* Task details: Write out every line below that includes the word "bodies".
━━━━━━━━━━━━━━━━
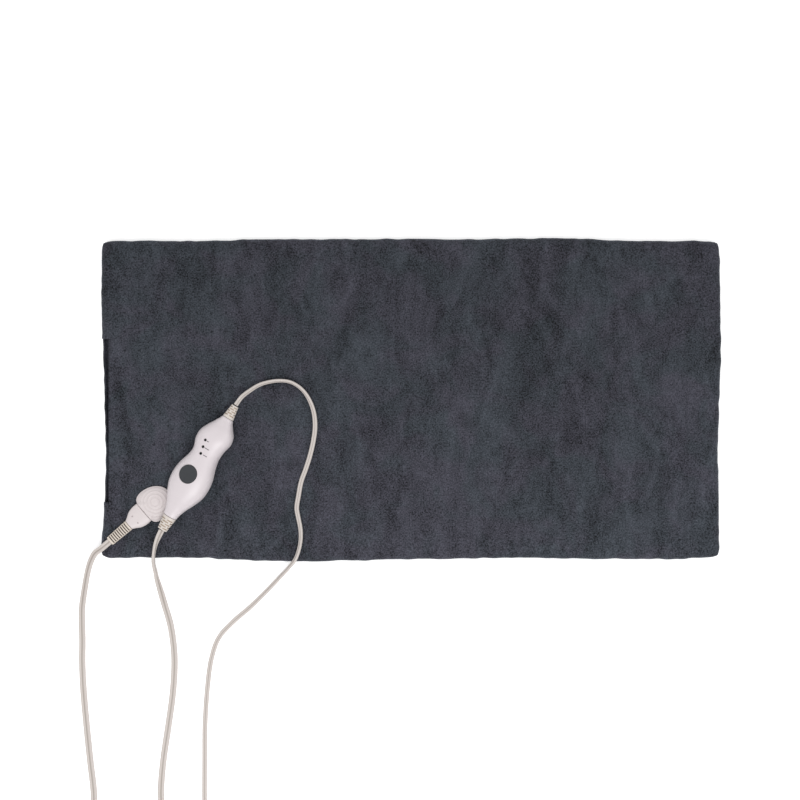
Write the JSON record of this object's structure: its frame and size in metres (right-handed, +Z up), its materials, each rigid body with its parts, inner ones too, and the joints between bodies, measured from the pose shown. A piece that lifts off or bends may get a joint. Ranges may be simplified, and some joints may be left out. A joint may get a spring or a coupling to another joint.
{
  "type": "heating pad",
  "caption": "Flat plush electric heating pad with a push-button hand controller, a plug-in pad lead and a coiled mains lead with its plug.",
  "frame": {"origin": "centre of the pad's underside, on the surface that the pad lies on", "axes": "+X along the pad's length, with the socket towards -X, +Y across it away from the leads, +Z up out of the front cover"},
  "size_m": [0.6371, 0.6505, 0.0408],
  "materials": {
    "plush": "brushed plush, matte",
    "strip": "hook and loop, matte",
    "wadding": "matte",
    "felt": "matte",
    "wire": "smooth insulation",
    "thermostat": "matte",
    "shell": "pearly gloss",
    "inner_plastic": "matte",
    "cord": "satin",
    "button": "satin",
    "lens": "smoked",
    "led": "clear",
    "board": "solder mask",
    "chip": "matte",
    "film": "dipped",
    "brass": "bright",
    "steel": "zinc plated"
  },
  "bodies": {
    "pad": {"board_fuse": "led", "capacitor": "film", "case_screw_1": "steel", "case_screw_2": "steel", "circuit_board": "board", "control_chip": "chip", "controller_base": "shell", "controller_relief_mains": "cord", "controller_relief_pad": "cord", "controller_top": "shell", "cord_tie": "strip", "cover_back": "plush", "cover_front": "plush", "felt_lower": "felt", "felt_upper": "felt", "heating_wire": "wire", "hook_strip": "strip", "led_1": "led", "led_2": "led", "led_3": "led", "light_pipe_1": "lens", "light_pipe_2": "lens", "light_pipe_3": "lens", "loop_strip": "strip", "mains_coil": "cord", "mains_lead": "cord", "mains_plug": "cord", "mains_plug_relief": "cord", "mains_tail": "cord", "pad_lead": "cord", "plug_blade_a": "brass", "plug_blade_b": "brass", "socket_base": "shell", "socket_cap": "shell", "socket_clamp_plate": "inner_plastic", "socket_pin_a": "brass", "socket_pin_b": "brass", "socket_screw_a": "steel", "socket_screw_b": "steel", "tact_switch": "chip", "thermal_fuse": "thermostat", "thermostat_left": "thermostat", "thermostat_right": "thermostat", "triac": "chip", "wadding": "wadding"},
    "connector": {"connector_body": "shell", "connector_sleeve_a": "brass", "connector_sleeve_b": "brass", "connector_relief": "cord"},
    "button": {"button": "button"},
    "switch_plunger": {"tact_plunger": "led"}
  },
  "joints": [
    {"name": "connector_pull", "type": "slide", "parent": "pad", "child": "connector", "axis": [-0.7604, -0.6494, 0], "range_m": [0, 0.014], "deforming": ["pad_lead"]},
    {"name": "button_press", "type": "slide", "parent": "pad", "child": "button", "axis": [0.1936, -0.1145, -0.9744], "range_m": [0, 0.0008], "stiffness_N_per_m": 1500},
    {"name": "plunger_press", "type": "slide", "parent": "pad", "child": "switch_plunger", "axis": [0.1936, -0.1145, -0.9744], "range_m": [0, 0.0008]}
  ],
  "couplings": [
    {"joint": "plunger_press", "follows": "button_press", "ratio": 1}
  ]
}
━━━━━━━━━━━━━━━━
* Exercise solution:
Write the JSON record of this object's structure: its frame and size in metres (right-handed, +Z up), its materials, each rigid body with its parts, inner ones too, and the joints between bodies, measured from the pose shown. A piece that lifts off or bends may get a joint. Ranges may be simplified, and some joints may be left out. A joint may get a spring or a coupling to another joint.
  "bodies": {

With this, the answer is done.